Waar een normale werkdag zo ongeveer begint, zat mijn wacht er om 8 uur sochtends op en ging ik slapen. De autopilot was er weer eens mee gestopt en dit keer leek het menens. Met in mijn ene hand het roer en in de andere hand mijn telefoon schreef ik vorig stukje. Aardig gesloopt schopte ik Koen uit ons warme bedje.

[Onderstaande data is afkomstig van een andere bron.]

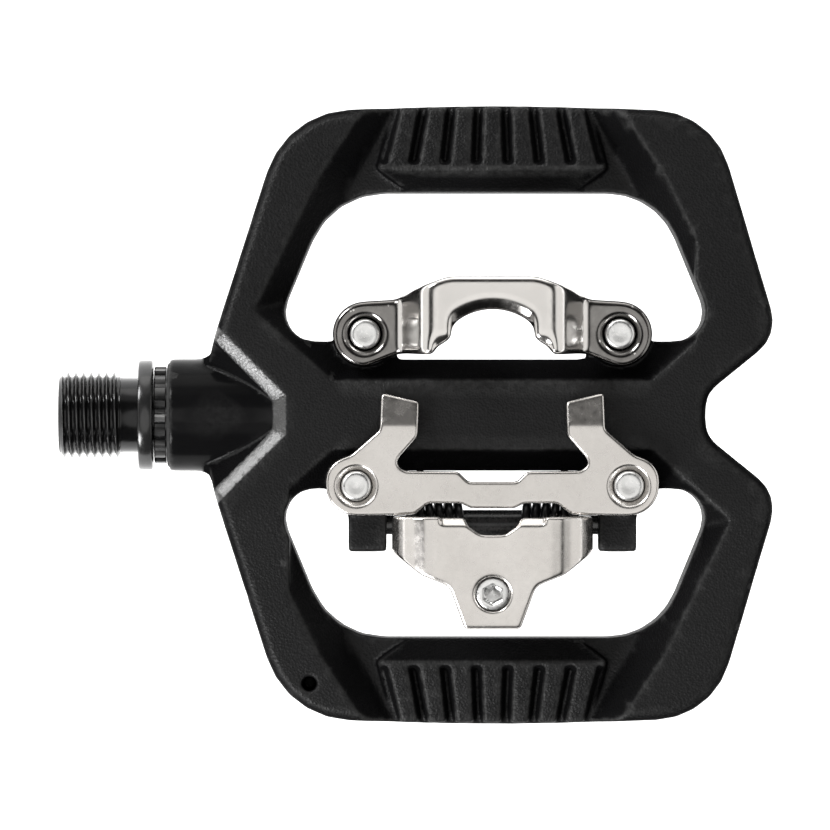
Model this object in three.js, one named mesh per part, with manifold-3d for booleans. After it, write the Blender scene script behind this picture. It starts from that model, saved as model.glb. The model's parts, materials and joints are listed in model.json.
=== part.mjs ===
// Single-sided clipless trekking pedal, right-hand side, as an assembly of separate pieces.
// Millimetres. +X runs outboard, away from the crank; +Y points forward; +Z is up, out of the clip-in side.
// The origin lies on the flat side's face, straight below the spindle axis, on the centre line of the cleat.
import * as THREE from 'three';
import { ConvexGeometry } from 'three/addons/geometries/ConvexGeometry.js';
import { mergeVertices } from 'three/addons/utils/BufferGeometryUtils.js';
import Module from 'manifold-3d';

const wasm = await Module();
wasm.setup();

// ---------------------------------------------------------------- driving dimensions

const AXIS_Z = 9.6;            // spindle axis above the flat side
const BODY_TOP = 20.4;         // plateau over the hub and the root of the frame's arms
const ARM_TOP_END = 17;        // height of the frame's upper face at its front and rear ends
const SLOPE_START = 16;        // |y| where the frame's upper face starts to fall
const FRAME_END = 51.2;        // |y| of the frame's front and rear ends
const EDGE = 1.2;              // chamfer round the frame's outer edges
const BEAM_INNER = 37;         // |y| of a window's far edge
const HUB_HALF = 9.25;         // half width of the hub between the two windows
const PLATEAU_HALF = 5.7;      // half width of the hub's flat top
const WINDOW_NEAR = 12.2;      // |y| of a window's near edge beside the lugs
const FIT = 0.12;              // radial play between faceted turning pieces
const SEAT_GAP = 0.04;         // gap left between faces that rest on each other

const NECK = {
  x0: -54.1, r: 9.35, apex: -34, apexHalf: 3.3, spread: 1, bevelWidth: 1.9, bevelSlope: 0.6, wallSlope: 1.2,
};
const BORE = {
  r: 7.15, seat: 14.25, nutR: 6, end: 23, mouthR: 7.95, mouthX: -46.2, ringR: 8.75, ringDepth: 1.1,
};
const LANYARD = { x: -30.3, y: -44.5, r: 1.25 };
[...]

Hij ging aan de slag met het autopilot project, maar toen ik rond 1 uur met honger wakker werd, heerste er nog geen feestvreugde. Ik had zin in pannenkoeken, maar dan moest ik eerst aan de berg afwas zien te beginnen. Het was niet zo veel, maar door het geschommel kan ik niks buiten de wasbakken zetten. En om water te besparen, spoelen we altijd eerst met zoutwater. En tussendoor moest ik sturen, zodat Koen bezig kon met de autopilot. Dus… 1,5 uur verder en de eerste Gambiaanse mais pannenkoek lag in de pan. Oei wat knapt een mens daar van op. Ik durfde bijna niet tegen Koen te praten, hij was zo geconcentreerd bezig. Ik zal jullie niet vermoeien met de technische ins en outs, maar na zo een 35 keer proberen en verschillende creabea oplossingen uit te proberen, hebben we nu weer een werkend exemplaar. Wat een overwinning! Volgende keer toch maar ook een soldeerbout mee aan boord.
Er staat een heel licht windje en als we precies goed sturen, is er iets van snelheid uit te halen. Alsof het gaspedaal zachtjes wordt ingetrapt. Maar het vergt veel van onze concentratie en wanneer het niet lukt, of de wind zakt verder weg, liggen we te schommelen als het schommelschip van de Efteling. Erg vermoeiend varen. We besluiten om wa oostelijker te varen, om het komende windwak iets te omzeilen en omdat het de enige koers is waarbij we nog soort van snelheid kunnen maken.
Ondertussen klappen we af en toe de antenne omhoog van onze ‘iridium go’, een apparaatje wat een satellietverbinding maakt en we kunnen connecten met onze telefoons. We hebben hiervoor 2 speciale apps gedownload, zodat we smsjes en mailtjes kunnen versturen en in eventuele nood kunnen bellen. De data wordt verzonden met een snelheid die we ons bijna niet meer voor kunnen stellen. Ik las dat de gemiddelde internetverbinding aan wal 6000x sneller is. Dus echt internet is het niet echt te noemen, maar ik vind dat eigenlijk wel lekker!
Wat ik wel heel maf vind, is dat ik een manier heb gevonden om per mail deze blogs te posten. Verder weg van de normale maatschappij is bijna niet denkbaar en ik stuur met één druk op de knop zo weer een verhaaltje naar mijn website. En volgens mij linkt die het ook nog automatisch door naar Facebook. Wel een beetje eenrichtingsverkeer deze paar weken dus. Soms denk ik aan wat mijn vader vroeger vertelde over zijn tijd in de Filipijnen. Toen stuurde je misschien af en toe een brief die dan weken later, of misschien wel nooit eens een keer werd bezorgd. Daar kunnen we ons nu absoluut niks meer bij voorstellen.
Een beetje vergelijkbaar is het binnenhalen van het weer. Vroeger ging je gewonnen zag je wel wat voor weer je tegen kwam. Met een beetje geduld en een beetje geld is het tegenwoordig dus goed te doen om zelfs midden op de oceaan informatie binnen te halen.
Het was een lekker rustig dagje vandaag met wind variërend tussen de 3 en 8 knopen. Vanaf 5 gaan we voldoende vooruit, daaronder is het wat irritant dobberen. Elke keer als we besluiten om de zeilen helemaal weg te halen, om ze te beschermen, komt er weer een briesje opzetten. Het ene moment ben ik de mijlen aan het aftellen, het andere moment ben ik onwijs gelukkig op ons kleine drijvende eilandje. De dagen vliegen eigenlijk nog steeds voorbij. Eigenlijk is mijn hele besef van tijd verdwenen. Het is dat ik elke dag schrijf hoeveelste dag het is, anders had ik geen idee meer gehad:).
Locatie: N33*38.087’ W29*45,495’
Haha, inderdaad is het ongeloofelijk wat jullie nu kunt versturen terwijl je midden op de zee zit. In Ploumilliau hebben we nog steeds niet altijd internet. Wat betreft je vaders verhalen over de Filipijnen ; niks verandert ; de brieven of anzichtkaarten die ik naar Catherine verstuur, komen zo nu en dan aan na drie vier of vijf weken.